Nashville A-Team Guitarist Ray Edenton Passes

Ray Edenton in a recording session at Columbia Studio B in Nashville, 1960s. Photo: Courtesy of the Hubert Long Collection, Country Music Hall of Fame and Museum

Ray Edenton, the rhythm guitarist in Nashville’s fabled “A-Team” of classic session musicians, has died at age 95. Edenton’s family confirmed his death to the Country Music Hall of Fame.

He was a native of Mineral, Virginia, who was born Nov. 3, 1926. His grandfather was a fiddler and two older brothers were also musicians. Edenton was playing guitar by age 6.

Following army service during World War II, he worked with Joe Maphis at WRVA’s Old Dominion Barn Dance in Richmond, Virginia. In 1949, he relocated to WNOX in Knoxville.

Edenton moved to Nashville in 1952 and began playing acoustic guitar at the Grand Ole Opry. He transitioned to recording-session work the following year. Two of the earliest hits he played on were “There Stands the Glass” by Webb Pierce in 1953 and “One By One,” a 1954 duet by Kitty Wells and Red Foley.

His playing is particularly prominent on the 1956 smash “Singing the Blues” by Marty Robbins. It is one of the few discs on which he played lead guitar.

He also played mandolin, bass, banjo and ukulele, but most of his session work is characterized by his steady, throbbing, unobtrusive rhythm-guitar playing. He played on the early hits by The Everly Brothers, matching his driving acoustic rhythms with those of Don Everly and Chet Atkins on such 1957 discs as “Bye Bye Love” and “Wake Up Little Susie.”

His studio worked picked up in the 1960s, and he remained constantly busy throughout the next two decades. It would be easier to name the country artists he did not record with than to list all of those he did. Ray Edenton appeared on records by more than 50 Country Music Hall of Fame members.

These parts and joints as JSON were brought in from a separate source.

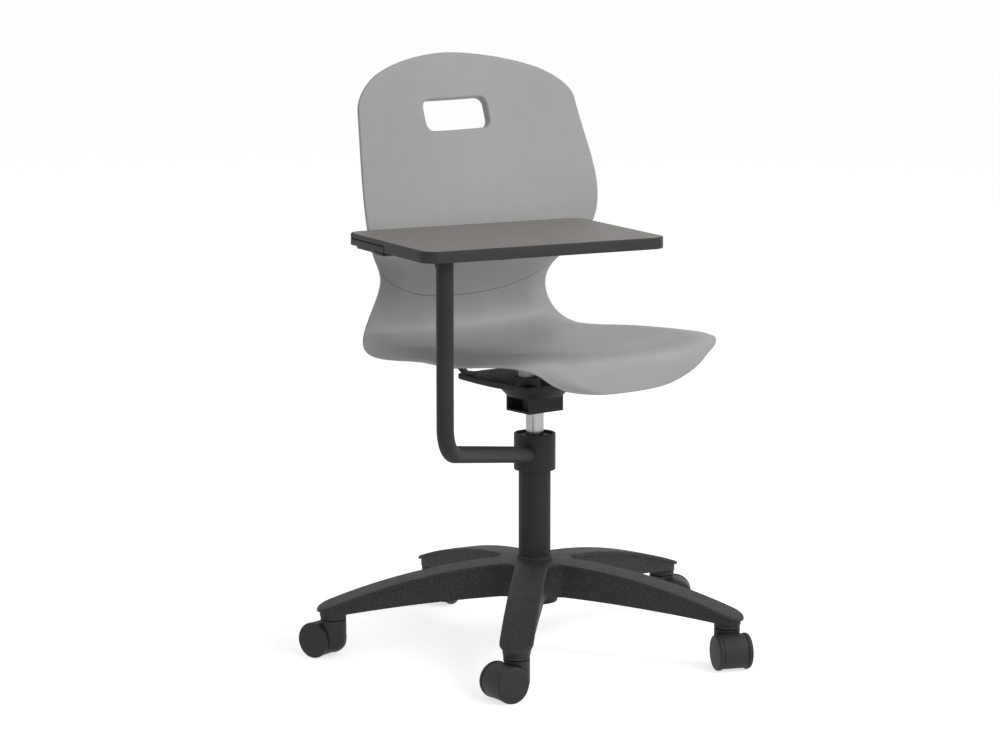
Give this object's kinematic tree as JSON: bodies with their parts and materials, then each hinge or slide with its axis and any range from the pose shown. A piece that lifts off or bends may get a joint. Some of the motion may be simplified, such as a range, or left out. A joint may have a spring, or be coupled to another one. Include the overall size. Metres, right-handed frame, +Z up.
{
  "type": "swivel chair with writing tablet",
  "caption": "Swivel chair with a one-piece grey plastic shell, black five-star base on castors and a writing tablet on a bent tube arm",
  "frame": {"origin": "on the floor under the column's axis", "axes": "+Z up, +Y towards the back of the seat, -Y is where the sitter faces, +X to the sitter's left"},
  "size_m": [0.7584, 0.6962, 0.919],
  "materials": {
    "black_nylon": "fine spark-eroded grain",
    "black_steel": "fine-texture black powder coat",
    "black_plastic": "plain satin",
    "bright_cylinder": "hard chrome",
    "bare_steel": "zinc plated",
    "grey_shell": "fine leather grain",
    "grey_laminate": "fine-grained laminate"
  },
  "bodies": {
    "base": {"star_base": "black_nylon", "gas_column": "black_steel", "column_guide_sleeve": "black_plastic", "bearing_lower_washer": "bare_steel", "caster_stem_1": "bare_steel", "caster_stem_2": "bare_steel", "caster_stem_3": "bare_steel", "caster_stem_4": "bare_steel", "caster_stem_5": "bare_steel"},
    "rod": {"piston_rod": "bare_steel", "bearing_ball_cage": "black_nylon", "bearing_upper_washer": "bare_steel", "rod_clip": "bare_steel"},
    "seat": {"gas_cylinder": "bright_cylinder", "lift_box": "black_steel", "taper_bush": "bare_steel", "seat_bracket": "black_steel", "seat_shell": "grey_shell", "shell_screws": "bare_steel", "shell_buffers": "black_plastic", "lever_pivot_pin": "bare_steel"},
    "lever": {"lift_lever": "bare_steel", "lever_grip": "black_plastic"},
    "valve": {"valve_pin": "bare_steel"},
    "writing_arm": {"arm_collar": "black_steel", "collar_bush": "black_plastic", "arm_tube": "black_steel", "post_bush": "black_plastic"},
    "tablet": {"tablet_post": "black_steel", "post_gusset": "black_steel", "tablet_plate": "black_steel", "tablet_screws": "bare_steel", "tablet_board": "grey_laminate", "tablet_edge_band": "black_plastic", "tablet_edge_clip": "black_plastic"},
    "castor_1": {"caster_hood_1": "black_nylon", "caster_axle_1": "bare_steel"},
    "wheel_left_1": {"caster_wheel_left_1": "black_nylon"},
    "wheel_right_1": {"caster_wheel_right_1": "black_nylon"},
    "castor_2": {"caster_hood_2": "black_nylon", "caster_axle_2": "bare_steel"},
    "wheel_left_2": {"caster_wheel_left_2": "black_nylon"},
    "wheel_right_2": {"caster_wheel_right_2": "black_nylon"},
    "castor_3": {"caster_hood_3": "black_nylon", "caster_axle_3": "bare_steel"},
    "wheel_left_3": {"caster_wheel_left_3": "black_nylon"},
    "wheel_right_3": {"caster_wheel_right_3": "black_nylon"},
    "castor_4": {"caster_hood_4": "black_nylon", "caster_axle_4": "bare_steel"},
    "wheel_left_4": {"caster_wheel_left_4": "black_nylon"},
    "wheel_right_4": {"caster_wheel_right_4": "black_nylon"},
    "castor_5": {"caster_hood_5": "black_nylon", "caster_axle_5": "bare_steel"},
    "wheel_left_5": {"caster_wheel_left_5": "black_nylon"},
    "wheel_right_5": {"caster_wheel_right_5": "black_nylon"}
  },
  "joints": [
    {"name": "seat_swivel", "type": "hinge", "parent": "base", "child": "rod", "pos_m": [0, 0, 0.08], "axis": [0, 0, 1], "continuous": true},
    {"name": "seat_height", "type": "slide", "parent": "rod", "child": "seat", "axis": [0, 0, 1], "range_m": [-0.03, 0.09]},
    {"name": "height_lever", "type": "hinge", "parent": "seat", "child": "lever", "pos_m": [0.027, 0, 0.4143], "axis": [0, -1, 0], "range_deg": [0, 6], "stiffness_Nm_per_rad": 2, "springref_deg": -5.73},
    {"name": "gas_valve", "type": "slide", "parent": "seat", "child": "valve", "axis": [0, 0, -1], "range_m": [0, 0.0029]},
    {"name": "arm_swing", "type": "hinge", "parent": "rod", "child": "writing_arm", "pos_m": [0, 0, 0.312], "axis": [0, 0, 1], "range_deg": [-12, 75]},
    {"name": "tablet_swivel", "type": "hinge", "parent": "writing_arm", "child": "tablet", "pos_m": [-0.33305, -0.20099, 0.585], "axis": [0, 0, 1], "range_deg": [-100, 15]},
    {"name": "castor_swivel_1", "type": "hinge", "parent": "base", "child": "castor_1", "pos_m": [0.31495, 0.05434, 0.055], "axis": [0, 0, 1], "continuous": true},
    {"name": "wheel_spin_left_1", "type": "hinge", "parent": "castor_1", "child": "wheel_left_1", "pos_m": [0.33183, 0.04072, 0.0278], "axis": [0.628, 0.7782, 0], "continuous": true},
    {"name": "wheel_spin_right_1", "type": "hinge", "parent": "castor_1", "child": "wheel_right_1", "pos_m": [0.33183, 0.04072, 0.0278], "axis": [0.628, 0.7782, 0], "continuous": true},
    {"name": "castor_swivel_2", "type": "hinge", "parent": "base", "child": "castor_2", "pos_m": [0.04564, 0.31633, 0.055], "axis": [0, 0, 1], "continuous": true},
    {"name": "wheel_spin_left_2", "type": "hinge", "parent": "castor_2", "child": "wheel_left_2", "pos_m": [0.06587, 0.32417, 0.0278], "axis": [-0.3616, 0.9323, 0], "continuous": true},
    {"name": "wheel_spin_right_2", "type": "hinge", "parent": "castor_2", "child": "wheel_right_2", "pos_m": [0.06587, 0.32417, 0.0278], "axis": [-0.3616, 0.9323, 0], "continuous": true},
    {"name": "castor_swivel_3", "type": "hinge", "parent": "base", "child": "castor_3", "pos_m": [-0.28674, 0.14116, 0.055], "axis": [0, 0, 1], "continuous": true},
    {"name": "wheel_spin_left_3", "type": "hinge", "parent": "castor_3", "child": "wheel_left_3", "pos_m": [-0.29221, 0.16215, 0.0278], "axis": [-0.9677, -0.2521, 0], "continuous": true},
    {"name": "wheel_spin_right_3", "type": "hinge", "parent": "castor_3", "child": "wheel_right_3", "pos_m": [-0.29221, 0.16215, 0.0278], "axis": [-0.9677, -0.2521, 0], "continuous": true},
    {"name": "castor_swivel_4", "type": "hinge", "parent": "base", "child": "castor_4", "pos_m": [-0.22285, -0.22909, 0.055], "axis": [0, 0, 1], "continuous": true},
    {"name": "wheel_spin_left_4", "type": "hinge", "parent": "castor_4", "child": "wheel_left_4", "pos_m": [-0.24444, -0.22682, 0.0278], "axis": [-0.1045, -0.9945, 0], "continuous": true},
    {"name": "wheel_spin_right_4", "type": "hinge", "parent": "castor_4", "child": "wheel_right_4", "pos_m": [-0.24444, -0.22682, 0.0278], "axis": [-0.1045, -0.9945, 0], "continuous": true},
    {"name": "castor_swivel_5", "type": "hinge", "parent": "base", "child": "castor_5", "pos_m": [0.14901, -0.28274, 0.055], "axis": [0, 0, 1], "continuous": true},
    {"name": "wheel_spin_left_5", "type": "hinge", "parent": "castor_5", "child": "wheel_left_5", "pos_m": [0.14053, -0.30271, 0.0278], "axis": [0.9205, -0.3907, 0], "continuous": true},
    {"name": "wheel_spin_right_5", "type": "hinge", "parent": "castor_5", "child": "wheel_right_5", "pos_m": [0.14053, -0.30271, 0.0278], "axis": [0.9205, -0.3907, 0], "continuous": true}
  ],
  "couplings": [
    {"joint": "gas_valve", "follows": "height_lever", "m_per_rad": 0.027}
  ]
}
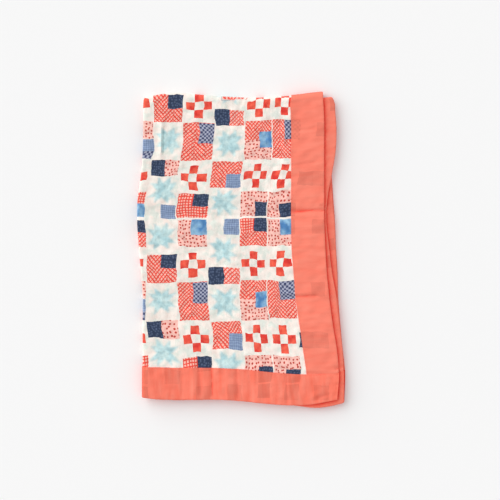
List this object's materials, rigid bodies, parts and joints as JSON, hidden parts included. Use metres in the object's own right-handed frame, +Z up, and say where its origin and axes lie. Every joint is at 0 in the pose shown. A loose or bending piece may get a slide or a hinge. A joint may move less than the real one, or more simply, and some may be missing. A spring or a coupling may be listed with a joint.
{
  "type": "patchwork baby blanket, folded",
  "caption": "Soft printed patchwork baby blanket with a wide sewn binding, folded in half twice and laid flat.",
  "frame": {"origin": "on the surface, under the middle of the folded bundle", "axes": "+Z up, +Y towards the second fold, +X towards the open side edges"},
  "size_m": [0.3761, 0.5694, 0.023],
  "materials": {
    "printed_muslin": "matt cotton muslin, block printed in red, navy, blue and aqua patches on cream",
    "coral_muslin": "matt plain coral cotton muslin"
  },
  "bodies": {
    "root": {"patchwork_panel": "printed_muslin", "side_binding_outer": "coral_muslin", "side_binding_inner": "coral_muslin", "end_binding_upper": "coral_muslin", "end_binding_lower": "coral_muslin"}
  },
  "joints": []
}
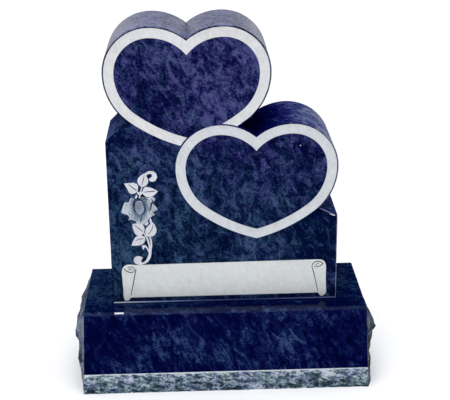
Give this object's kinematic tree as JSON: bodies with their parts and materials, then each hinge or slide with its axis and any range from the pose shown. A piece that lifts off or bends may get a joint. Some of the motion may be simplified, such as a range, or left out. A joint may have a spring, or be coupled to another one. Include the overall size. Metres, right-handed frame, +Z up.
{
  "type": "heart headstone",
  "caption": "Polished granite headstone cut as overlapping hearts with frosted borders, a rose spray and a blank scroll, standing on a base with rock-pitched ends.",
  "frame": {"origin": "middle of the base's underside, which stands on the ground", "axes": "+Z up, +X to the right seen from the front, the carved front faces -Y"},
  "size_m": [0.8285, 0.314, 1.0043],
  "materials": {
    "polished_granite": "polished",
    "base_granite": "polished top and front, rock-pitched ends",
    "frosted_granite": "frosted"
  },
  "bodies": {
    "root": {"tablet": "polished_granite", "base": "base_granite"}
  },
  "joints": []
}
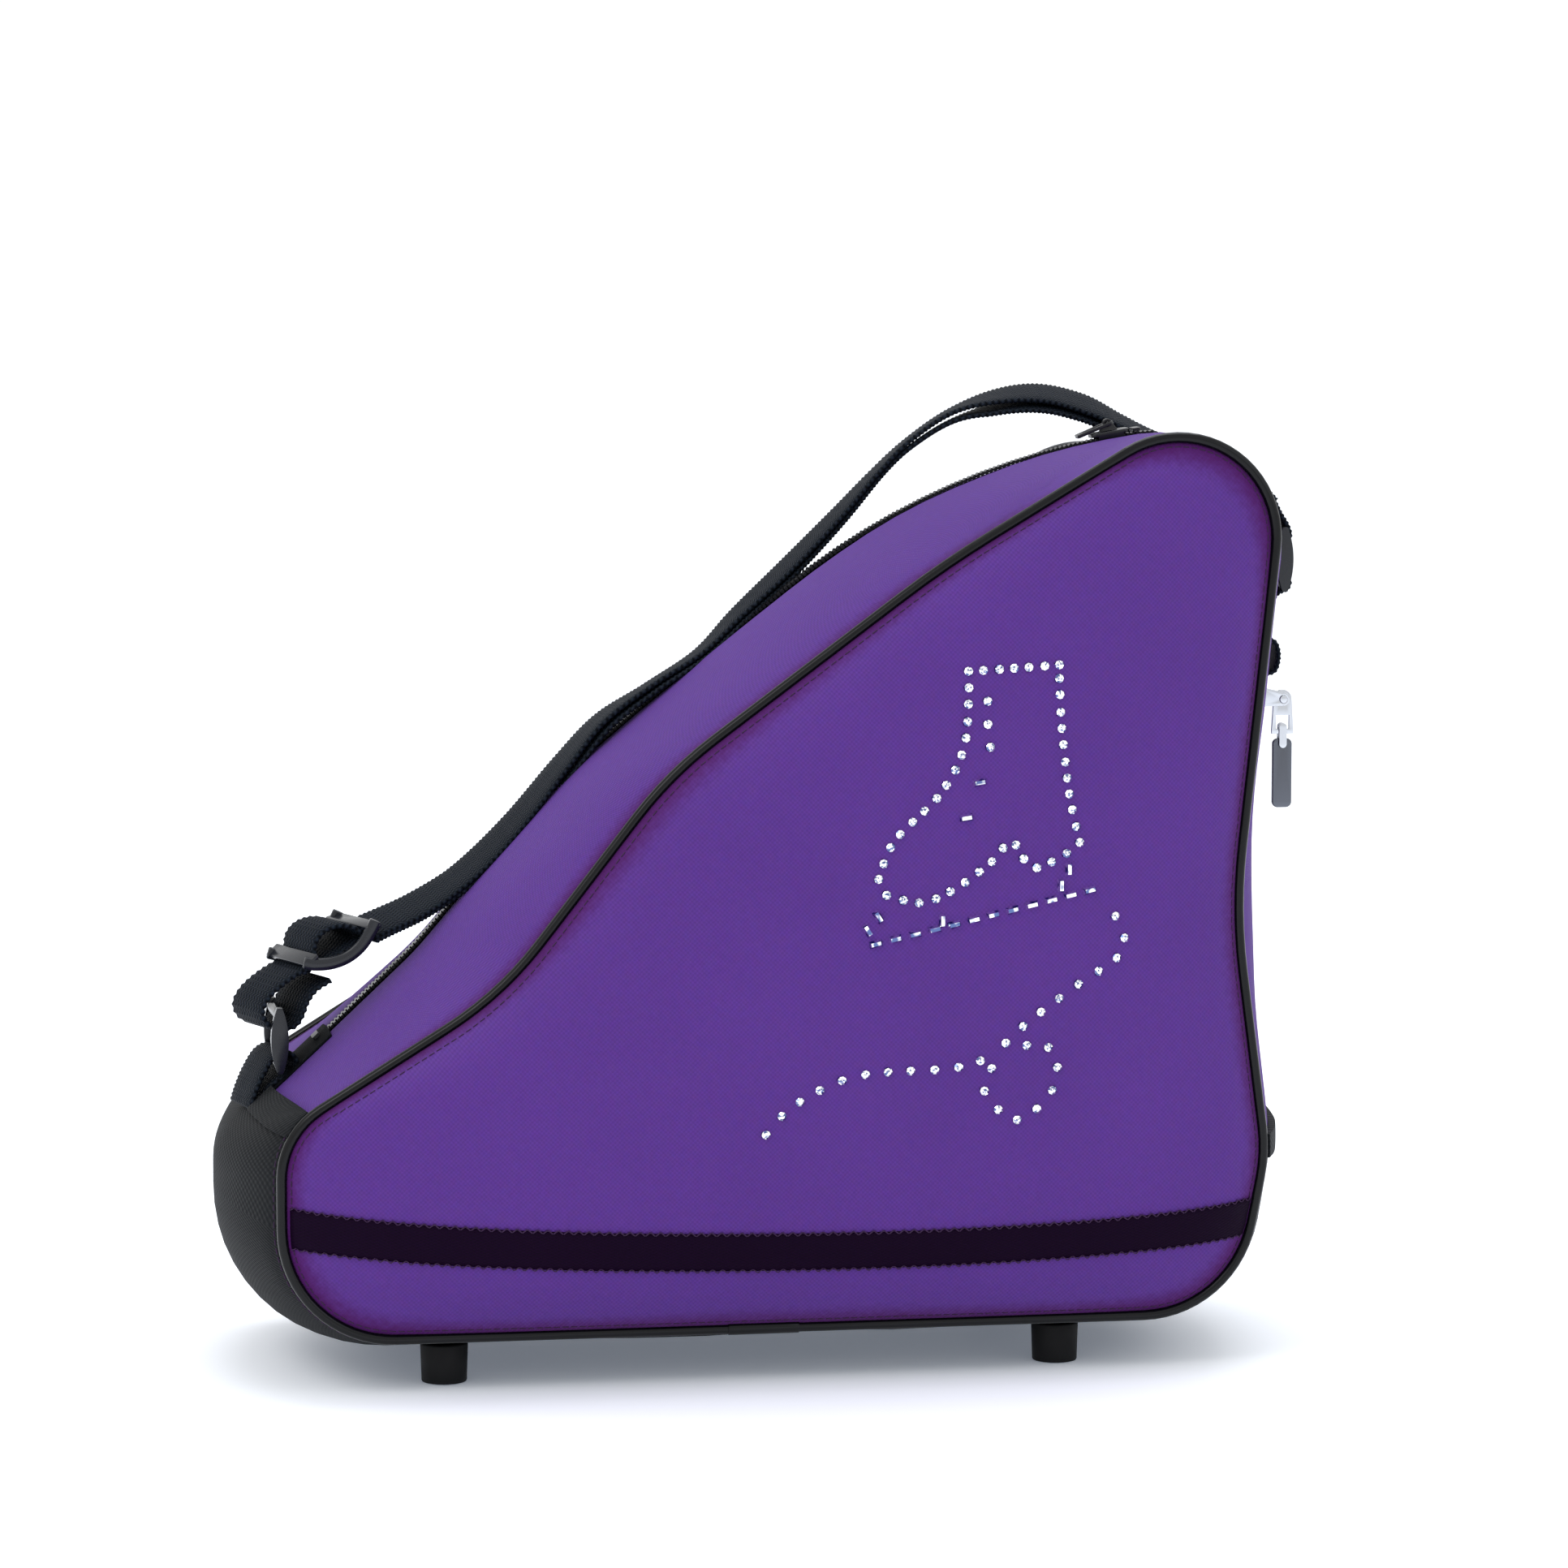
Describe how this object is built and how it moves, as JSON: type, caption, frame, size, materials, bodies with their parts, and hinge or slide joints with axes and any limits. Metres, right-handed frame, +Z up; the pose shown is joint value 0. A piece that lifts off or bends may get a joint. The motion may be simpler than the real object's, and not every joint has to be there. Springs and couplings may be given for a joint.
{
  "type": "skate bag",
  "caption": "Boot-shaped padded skate bag with piped gusset, black base on feet, two zippers, crystal skate motif and adjustable shoulder strap.",
  "frame": {"origin": "bottom centre of the bag's box, on the floor that the feet stand on; the decorated front panel faces -Y and the toe points to -X", "axes": "+X from toe to heel, +Y from the front panel to the back panel, +Z up"},
  "size_m": [0.4253, 0.2113, 0.3678],
  "materials": {
    "canvas": "satin",
    "base_cloth": "matte",
    "piping": "gloss",
    "ribbon": "satin",
    "binding": "matte",
    "foam": "matte",
    "lining": "matte",
    "crystal": "gloss",
    "board": "matte",
    "feet": "matte",
    "steel": "satin",
    "zip_tape": "matte",
    "zip_coil": "satin",
    "black_metal": "satin",
    "nickel": "gloss",
    "satin_nickel": "satin",
    "plastic": "gloss",
    "webbing": "matte"
  },
  "bodies": {
    "bag": {"front_panel": "canvas", "back_panel": "canvas", "front_zip_gusset": "canvas", "rear_zip_gusset": "canvas", "heel_gusset": "canvas", "base_wrap": "base_cloth", "toe_hem": "base_cloth", "heel_hem": "base_cloth", "front_piping": "piping", "back_piping": "piping", "front_ribbon": "ribbon", "back_ribbon": "ribbon", "front_seam_binding": "binding", "back_seam_binding": "binding", "front_foam": "foam", "back_foam": "foam", "gusset_foam": "foam", "front_lining": "lining", "back_lining": "lining", "gusset_lining": "lining", "round_crystals": "crystal", "baguette_crystals": "crystal", "base_board": "board", "feet": "feet", "foot_screws": "steel", "foot_washers": "steel", "main_zip_tapes": "zip_tape", "heel_zip_tapes": "zip_tape", "main_zip_coil": "zip_coil", "heel_zip_coil": "zip_coil", "main_zip_stops": "zip_coil", "heel_zip_stop": "zip_coil", "toe_ring_tab": "webbing", "heel_ring_tab": "webbing", "heel_zip_tab": "webbing", "strap_toe_loop": "webbing", "strap_heel_loop": "webbing", "strap_upper_run": "webbing", "strap_return_run": "webbing"},
    "main_slider": {"main_slider": "black_metal"},
    "main_pull": {"main_pull": "black_metal"},
    "heel_slider": {"heel_slider": "black_metal", "pull_rivet": "nickel"},
    "pull_loop": {"pull_loop": "nickel"},
    "tag_link": {"tag_link": "nickel"},
    "pull_tag": {"pull_tag": "satin_nickel"},
    "toe_ring": {"toe_ring": "plastic"},
    "heel_ring": {"heel_ring": "plastic"},
    "strap_slide": {"strap_slide": "plastic", "strap_slide_loop": "webbing"}
  },
  "joints": [
    {"name": "main_zip_travel", "type": "hinge", "parent": "bag", "child": "main_slider", "pos_m": [0.18424, 0, 0.07289], "axis": [0, -1, 0], "range_deg": [0, 22]},
    {"name": "main_pull_lift", "type": "hinge", "parent": "main_slider", "child": "main_pull", "pos_m": [0.13629, 0, 0.35403], "axis": [0, 1, 0], "range_deg": [0, 160]},
    {"name": "heel_zip_travel", "type": "hinge", "parent": "bag", "child": "heel_slider", "pos_m": [0.85055, 0, 0.17943], "axis": [0, -1, 0], "range_deg": [0, 10.5]},
    {"name": "pull_loop_swing", "type": "hinge", "parent": "heel_slider", "child": "pull_loop", "pos_m": [0.20684, 0, 0.24655], "axis": [0, -1, 0], "range_deg": [-2, 110]},
    {"name": "tag_link_swing", "type": "hinge", "parent": "pull_loop", "child": "tag_link", "pos_m": [0.20684, 0, 0.23568], "axis": [0, -1, 0], "range_deg": [-5, 20]},
    {"name": "pull_tag_swing", "type": "hinge", "parent": "tag_link", "child": "pull_tag", "pos_m": [0.20684, 0, 0.22895], "axis": [0, -1, 0], "range_deg": [-5, 30]},
    {"name": "toe_ring_tilt", "type": "hinge", "parent": "bag", "child": "toe_ring", "pos_m": [-0.186, 0, 0.1155], "axis": [0, 1, 0], "range_deg": [-3, 3]},
    {"name": "heel_ring_tilt", "type": "hinge", "parent": "bag", "child": "heel_ring", "pos_m": [0.2105, 0.028, 0.291], "axis": [0, 1, 0], "range_deg": [-3, 3]},
    {"name": "strap_slide_travel", "type": "slide", "parent": "bag", "child": "strap_slide", "axis": [0.8824, 0, 0.4706], "range_m": [-0.001, 0.012]}
  ]
}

Along with the rest of the Nashville A-Team, Ray Edenton was inducted into the Musicians Hall of Fame in 2007.

His widow, Polly Roper Edenton, is a 2003 SOURCE Hall of Fame honoree, thanks to her rise from RCA receptionist, 1960-62, to session scheduler at Columbia Studios, 1962-68. She was executive assistant to Owen Bradley at Decca/MCA in 1968-75, tried to retire and then became the office manager for Floyd Cramer in 1978-91.

Services for Edenton have not yet been announced.